Mr Cooper shows his hand with his title. He is determined to focus on what was heavenly in imperial Iran, while glossing over the grievances that led to the political revolt: the Shah's aversion to even peaceful resistance to his regime, the enduring resentment at his restoration to power in 1953 by the United States and the lingering view of his rule as an enabler of American imperialism.

The chief problem with Mr Cooper's account is his reflexive hostility toward Islamism writ large, which ends up being analytically debilitating. Khomeini "understood that in Iran the path to power lay in the gutter," he writes with the snootiness of the same secular elite he faults for failing to appreciate Iranians' religiosity.

Mr Cooper tends to clump the broad array of revolutionary groups under the religious banner. "Khomeini had already won the hearts and minds of the children of the Pahlavi elite and many in the middle and upper classes." This is simply not true. The youth and technocratic elite described here certainly did want the regime gone, but they were drawn to a wide range of groups - democratic, constitutionalist, nationalist, Communist. That they coalesced behind Khomeini does not mean they were enraptured by "the forces of Islam."

The Ayatollah kept his political vision conveniently obscure, and his real designs became clear only months after his return, when it was too late. These pre-revolutionary currents matter because they reflect the sophisticated, complex history of Iranians' engagement with politics, and also the origins of the contestations we see in Iran today. The real question to pose about 1979 is why so many Iranians with everything at stake in the system saw no reason to defend it.

Mr Cooper's main objective is to rehabilitate the Shah, who in the late 1970s became associated with brutality on a scale all out of proportion to the truth. This was largely the work of President Jimmy Carter, who grew so obsessed with the Shah's human rights record that his ambassador to the United Nations likened the Shah to Adolf Eichmann. Compared with Iraq's Saddam Hussein or Syria's Hafez and Bashir al-Assad, who massacred in the tens of thousands, Mr Cooper insists "the Shah was a benevolent autocrat." (Carter's antagonism to the Shah coincided roughly with Iran's inflexibility on oil prices, but Mr Cooper, whose previous book concerned oil politics, oddly makes little of this.)
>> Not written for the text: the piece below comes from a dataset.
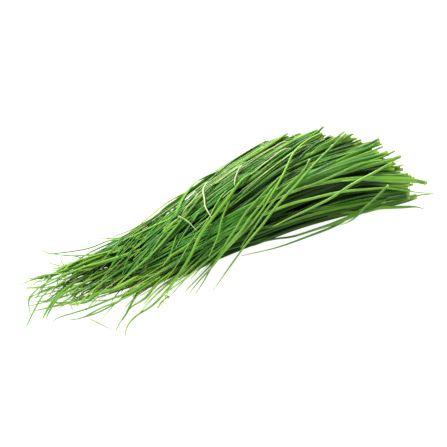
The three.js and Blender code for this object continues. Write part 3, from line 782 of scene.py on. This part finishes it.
MATH, RAMP, MIX = "ShaderNodeMath", "ShaderNodeMapRange", "ShaderNodeMix"
PLUS, TIMES, TIMES_PLUS, OVER, SINE, SIZE = (
    {"operation": name}
    for name in ("ADD", "MULTIPLY", "MULTIPLY_ADD", "DIVIDE", "SINE", "ABSOLUTE"))
SOFT = {"interpolation_type": "SMOOTHSTEP"}
COLOURS = {"data_type": "RGBA"}
FIRST, SECOND = 6, 7  # the two colour inputs of a mix; its colour output is 2

# What shows on a leaf, in millimetres on one of the usual width.
HALF_WIDTH = 1.1
VEIN_SPACING = 0.432  # finer on a real leaf; drawn this coarse so that they show
VEINS = 2 * math.pi * HALF_WIDTH / VEIN_SPACING
VEIN_RELIEF = 0.12
VEIN_STRENGTH = 0.25
STREAK_WIDTH = 0.5
STREAK_LENGTH = 20
NEW_STREAKS = 155.0  # takes each leaf to streaks of its own
STREAK_SCALE = (HALF_WIDTH / STREAK_WIDTH, 1 / STREAK_LENGTH, NEW_STREAKS)
STREAK_DETAIL = 3.0
STREAK_TONE = 0.7  # how much streaks change the tone
DEEP_TONE = 0.25  # painted shade: how much darker the tone of deeper leaves is painted
DEEP_ROUGHNESS = 0.5  # deep leaves show no highlight
PAINTED_EDGE_HIGHLIGHT = "#d5e0a4"  # painted highlight along a leaf's edges
# The colour of the painted shade.
BLACK = "#000000"
# Where each change of colour begins and is full, and how strong it gets.
MIDDLE_TONE = {"From Min": 0.0, "From Max": 0.5}
BRIGHT_TONE = {"From Min": 0.45, "From Max": 1.0}
LIGHTER = {"From Min": 0.5, "From Max": 3.0}  # these three by the share of the length
COOLER = {"From Min": 0.3, "From Max": 0.85, "To Max": 0.62}
YELLOW_TIP = {"From Min": 0.78, "From Max": 1.0, "To Max": 0.8}
CUT_END = {"From Min": 5.0, "From Max": 0.0, "To Max": 0.8}  # by the distance from the cut
# The painted highlight along a leaf's edges: where it begins and is full across the blade, and
# where the streaks break it up.
EDGE_HIGHLIGHT = {"From Min": 0.7, "From Max": 1.0, "To Max": 0.5}  # by the share of half the width
EDGE_HIGHLIGHT_GAPS = {"From Min": 0.35, "From Max": 0.65}
RIDGES = {"From Min": 0.2, "From Max": 1.0, "To Max": 0.12}
# A leaf's skin is a thin natural wax. IOR keeps the default, which is close to wax, and a
# low specular level leaves the highlight soft.
LEAF_SPECULAR = 0.22


def tone_of(tree, notes, streak, share):
    """How light the blade is: its own tone, long streaks, painted shade inside, lighter to the
    tip.
    """
    level = add(tree, MATH, TIMES_PLUS, {0: streak, 1: STREAK_TONE, 2: -STREAK_TONE / 2})
    level = add(tree, MATH, PLUS, {0: level, 1: notes["tone"]})
    level = add(tree, MATH, TIMES_PLUS, {0: notes["depth"], 1: -DEEP_TONE, 2: level})
    lighter = add(tree, RAMP, SOFT, {"Value": share, **LIGHTER})
    return add(tree, MATH, PLUS, {0: level, 1: lighter})


def leaf_material(name, shades, roughness):
    """A leaf: fine veins along it, a painted highlight along its edges, a paler cut end, a
    yellowing tip, and painted shade where little light gets in.
    """
    material = bpy.data.materials.new(name)
    material.use_nodes = True
    tree = material.node_tree
    shader = tree.nodes["Principled BSDF"]
    notes = {note: add(tree, "ShaderNodeAttribute", {"attribute_name": note}, {}, "Fac")
             for note in NOTES}
    across, from_cut = notes["across"], notes["from_cut"]
    share = add(tree, MATH, OVER, {0: from_cut, 1: notes["length"]})

    spot = add(tree, "ShaderNodeCombineXYZ", {}, {"X": across, "Y": from_cut, "Z": notes["tone"]})
    spot = add(tree, "ShaderNodeVectorMath", TIMES, {0: spot, 1: STREAK_SCALE})
    streak = add(tree, "ShaderNodeTexNoise", {},
                 {"Vector": spot, "Scale": 1.0, "Detail": STREAK_DETAIL})
    tone = tone_of(tree, notes, streak, share)
    side = add(tree, MATH, SIZE, {0: across})
    edge_highlight = add(tree, RAMP, SOFT, {"Value": side, **EDGE_HIGHLIGHT})
    highlight_patches = add(tree, RAMP, SOFT, {"Value": streak, **EDGE_HIGHLIGHT_GAPS})
    vein = add(tree, MATH, SINE, {0: add(tree, MATH, TIMES, {0: across, 1: VEINS})})

    # Each cover lets the next colour show over what lies under it.
    covers = (
        (add(tree, RAMP, SOFT, {"Value": tone, **MIDDLE_TONE}), shades["middle"]),
        (add(tree, RAMP, SOFT, {"Value": tone, **BRIGHT_TONE}), shades["bright"]),
        (add(tree, RAMP, SOFT, {"Value": share, **COOLER}), shades["cool"]),
        (add(tree, RAMP, SOFT, {"Value": share, **YELLOW_TIP}), shades["tip"]),
        (add(tree, RAMP, SOFT, {"Value": from_cut, **CUT_END}), shades["cut"]),
        # Painted highlight along the edges, broken up by the streaks.
        (add(tree, MATH, TIMES, {0: edge_highlight, 1: highlight_patches}), PAINTED_EDGE_HIGHLIGHT),
        (add(tree, RAMP, SOFT, {"Value": vein, **RIDGES}), shades["bright"]),
        # Painted shade: black over the leaves deep in the heap, low on its side and at the near
        # side of the tips.
        (add(tree, MATH, TIMES, {0: notes["depth"], 1: DEEP_SHADE}), BLACK),
    )
    base = colour(shades["dark"])
    for cover, text in covers:
        base = add(tree, MIX, COLOURS, {0: cover, FIRST: base, SECOND: colour(text)}, 2)
    tree.links.new(base, shader.inputs["Base Color"])

    rough = add(tree, MATH, TIMES_PLUS, {0: notes["depth"], 1: DEEP_ROUGHNESS, 2: roughness})
    tree.links.new(rough, shader.inputs["Roughness"])
    shader.inputs["Specular IOR Level"].default_value = LEAF_SPECULAR
    bump = add(tree, "ShaderNodeBump", {},
               {"Strength": VEIN_STRENGTH, "Distance": VEIN_RELIEF * MM, "Height": vein})
    tree.links.new(bump, shader.inputs["Normal"])
    return material


# A living leaf, grown flat and full of water, under a thin wax skin: a deep, clear green
# that varies from leaf to leaf, with a satin gleam along the veins.
fresh = leaf_material("fresh garlic chive leaf", {
    "dark": "#143a0c", "middle": "#367118", "bright": "#76ad2b", "cool": "#348727",
    "cut": "#a3c24a", "tip": "#a0c64c"}, 0.4)

# A leaf that lies out on top of the bunch: its lighter yellow-green is painted light, for the
# light that falls on it and shines through it, and its smoother skin gleams more.
lit_leaf = leaf_material("garlic chive leaf painted lit", {
    "dark": "#437417", "middle": "#5f9622", "bright": "#80b232", "cool": "#5f9a2c",
    "cut": "#a0c24a", "tip": "#9fb83c"}, 0.34)

# A leaf turned edge on or over: pale green-white, partly its paler underside and partly a painted
# highlight along it, and a little duller.
pale = leaf_material("pale garlic chive leaf", {
    "dark": "#4f7d2c", "middle": "#86a653", "bright": "#c3d295", "cool": "#86a653",
    "cut": "#c3d295", "tip": "#b9c77c"}, 0.42)

# A leaf that loses its green and keeps its water: soft yellow-green all along.
yellowing = leaf_material("yellowing garlic chive leaf", {
    "dark": "#8b9c38", "middle": "#a8b64c", "bright": "#c2cb72", "cool": "#98b046",
    "cut": "#bcc46a", "tip": "#b1b854"}, 0.45)

# A leaf end that has dried out, its skin shrunk and creased: straw over grey-green, matt.
straw = leaf_material("withered garlic chive leaf", {
    "dark": "#7f9a4c", "middle": "#a0ae70", "bright": "#bfc598", "cool": "#a9b57f",
    "cut": "#c3c79b", "tip": "#a9a468"}, 0.6)


# The leaves, a few handfuls or one kind of leaf to each piece.
def stand_for_bunch(name, blades, material):
    piece = mesh_of(name, blades, material)
    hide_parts("leaf_bunch")


def handful_blades(ring, index):
    blades = []
    for number in range(RINGS[ring]["leaves"]):
        leaf = leaf_of(ring, index, number)
        draw = Draw("leaf_blade", leaf_number("leaf_blade", ring, index, number))
        blades.append(blade(leaf_path(leaf), leaf["width"], leaf["tone"], draw, EVEN_SHARE))
    return blades


def stub_blades():
    blades = []
    for number in range(INNER_STUBS):
        leaf, draw = inner_stub(number), Draw("stub_blade", number)
        blades.append(blade(leaf_path(leaf), leaf["width"], leaf["tone"], draw,
                            stations=STUB_STATIONS))
    return blades


def trailing_blades():
    blades = []
    for k, (width, radius, points, *listed) in enumerate(STRAYS):
        draw = Draw("trailing", k)
        tone = draw.between(*STRAY_TONES)
        blades.append(blade(listed_path(points, radius), width, listed[0] if listed else tone,
                            draw, shade_to=LOOSE_SHADE_TO))
    return blades


def edge_blades(kind, leaves):
    return [blade(listed_path(points, 0), width, tone, Draw(kind, k), roll=EDGE_ROLL)
            for k, (width, tone, points) in enumerate(leaves)]


def fine_tip_blades():
    leaves = [fine_tip(number) for number in range(FINE_TIPS)]
    return [blade(leaf_path(leaf), leaf["width"], leaf["tone"], Draw("fine_tip_blade", k))
            for k, leaf in enumerate(leaves)]


def askew_blades(rule):
    blades = []
    for number in range(rule["count"]):
        draw = Draw(rule["kind"], BLADE_SEED + number)
        width, tone = draw.between(*rule["width"]), draw.between(*rule["tone"])
        blades.append(blade(askew_path(rule, number), width, tone, draw, EVEN_SHARE))
    return blades


def build_bunch():
    for ring, rule in enumerate(RINGS):
        for piece, first in enumerate(range(0, rule["handfuls"], rule["together"])):
            blades = []
            for index in range(first, min(first + rule["together"], rule["handfuls"])):
                blades += handful_blades(ring, index)
            stand_for_bunch(f"{rule['piece']}_{piece + 1}", blades, fresh)
    stand_for_bunch("inner_leaf_ends", stub_blades(), fresh)
    stand_for_bunch("trailing_leaves", trailing_blades(), fresh)
    stand_for_bunch("edge_leaves", edge_blades("edge", EDGE_LEAVES), lit_leaf)
    stand_for_bunch("yellowing_leaves", edge_blades("yellowing", YELLOWING_LEAVES), yellowing)
    stand_for_bunch("fine_leaf_tips", fine_tip_blades(), fresh)
    stand_for_bunch("crossing_leaves", askew_blades(CROSSING), fresh)
    stand_for_bunch("upper_leaves", askew_blades(UPPER), fresh)
    stand_for_bunch("pale_leaves", askew_blades(PALE), pale)


def build_loose():
    for k, (width, radius, points) in enumerate(LOOSE_LEAVES):
        draw = Draw("loose", k)
        path = listed_path(points, radius)
        if k + 1 in EMERGING:
            path = from_under(path)
        leaf = blade(path, width, draw.next(), draw, shade_to=LOOSE_SHADE_TO)
        piece = mesh_of(f"loose_leaf_fine_{k + 1}", [leaf], lit_leaf)
        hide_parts(f"loose_leaf_{k + 1}")


def build_withered():
    for k, (width, radius, points, tone) in enumerate(DRY_LEAVES):
        leaf = blade(listed_path(points, radius), width, tone, Draw("withered", k),
                     shade_to=LOOSE_SHADE_TO)
        piece = mesh_of(f"withered_leaf_end_{k + 1}", [leaf], straw)
        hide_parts(f"dry_leaf_{k + 1}")


build_bunch()
build_loose()
build_withered()


# Floor, light and camera, in metres.
FLOOR_SIZE = 6
PAPER_TINT = "#909090"
PAPER_ROUGHNESS = 0.9
PAPER_GLOW = 0.92
WHITE = "#ffffff"
LIGHTS = (  # name, place, width and watts; each aims at the bunch's origin
    ("key", (-0.3, 0.25, 1.1), 0.5, 18.5),
    ("back light", (0.5, 1.0, 0.6), 0.5, 13),
    ("fill", (0.3, -0.9, 0.5), 1.0, 3),
)
ROOM_LIGHT = 0.5

CAMERA_AZIMUTH = -28.8  # degrees
CAMERA_ELEVATION = 38
CAMERA_DISTANCE = 0.82
CAMERA_TARGET = Vector((0, 0, 0.015)) - MIDDLE * MM
PHOTO_PIXELS = 447
PIXEL_WIDTH = 0.00068  # of the photograph, at the bunch
SENSOR_WIDTH = 36  # millimetres


def paper(name):
    """Uncoated white paper, pressed smooth and matt. It is lit from below as on a light
    table, which keeps the bunch's shadow on it pale."""
    material = bpy.data.materials.new(name)
    material.use_nodes = True
    shader = material.node_tree.nodes["Principled BSDF"]
    shader.inputs["Base Color"].default_value = colour(PAPER_TINT)
    shader.inputs["Roughness"].default_value = PAPER_ROUGHNESS
    shader.inputs["Emission Color"].default_value = colour(WHITE)
    shader.inputs["Emission Strength"].default_value = PAPER_GLOW
    return material


def lay_floor():
    bpy.ops.mesh.primitive_plane_add(size=FLOOR_SIZE, location=(0, 0, 0))
    floor = bpy.context.object
    floor.name = "floor"
    floor.data.materials.append(paper("white backlit paper"))


def hang_light(name, place_m, width, watts):
    data = bpy.data.lights.new(name, "AREA")
    data.shape, data.size, data.energy = "DISK", width, watts
    lamp = bpy.data.objects.new(name, data)
    lamp.location = place_m
    lamp.rotation_euler = (-Vector(place_m)).to_track_quat("-Z", "Y").to_euler()
    bpy.context.scene.collection.objects.link(lamp)


def light_room():
    world = bpy.data.worlds.new("studio")
    world.use_nodes = True
    background = world.node_tree.nodes["Background"]
    background.inputs["Color"].default_value = colour(WHITE)
    background.inputs["Strength"].default_value = ROOM_LIGHT
    bpy.context.scene.world = world


def set_camera():
    turn, tilt = math.radians(CAMERA_AZIMUTH), math.radians(CAMERA_ELEVATION)
    back = Vector((math.sin(turn) * math.cos(tilt), -math.cos(turn) * math.cos(tilt),
                   math.sin(tilt)))
    data = bpy.data.cameras.new("camera")
    data.sensor_width = SENSOR_WIDTH
    data.lens = SENSOR_WIDTH * CAMERA_DISTANCE / (PHOTO_PIXELS * PIXEL_WIDTH)
    camera = bpy.data.objects.new("camera", data)
    camera.location = CAMERA_TARGET + CAMERA_DISTANCE * back
    camera.rotation_euler = (-back).to_track_quat("-Z", "Y").to_euler()
    bpy.context.scene.collection.objects.link(camera)
    bpy.context.scene.camera = camera


lay_floor()
for light in LIGHTS:
    hang_light(*light)
light_room()
set_camera()
bpy.context.scene.view_settings.view_transform = "Standard"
The numbers of the Shah's victims were far more modest than what Carter claimed - or Khomeini for that matter. The Islamic Republic set about memorialising those victims, and the lead researcher, the seminarian-turned-dissident Emad al-Din Baghi, discovered that instead of 100,000 alleged deaths at the hands of the Shah, only a few hundred names could be found.

Nonetheless, if Mr Cooper is going to stake so much on accuracy with numbers, he might have been more scrupulous himself. He mentions no source for his own figure of 12,000 deaths in Khomeini's first decade and recycles widely rejected figures for deaths in the Iran-Iraq war.

In the light of what we now know, Mr Cooper asks us to revisit our inherited memory of the Shah, and consider returning with a different verdict. There seems to be lurking in these pages a wish that the Shah had cracked down, and kept the forces that opposed him, "the floodgates to today's carnage," at bay. But, this desire is fundamentally at odds with the personality of the Shah, a proud man who rejected the scale of violence the moment seemingly demanded of him. In exile, shortly before his death, a friend asked him why he didn't crush Khomeini. "I wasn't this man," the Shah replies. "If you wanted someone to kill people you had to find somebody else."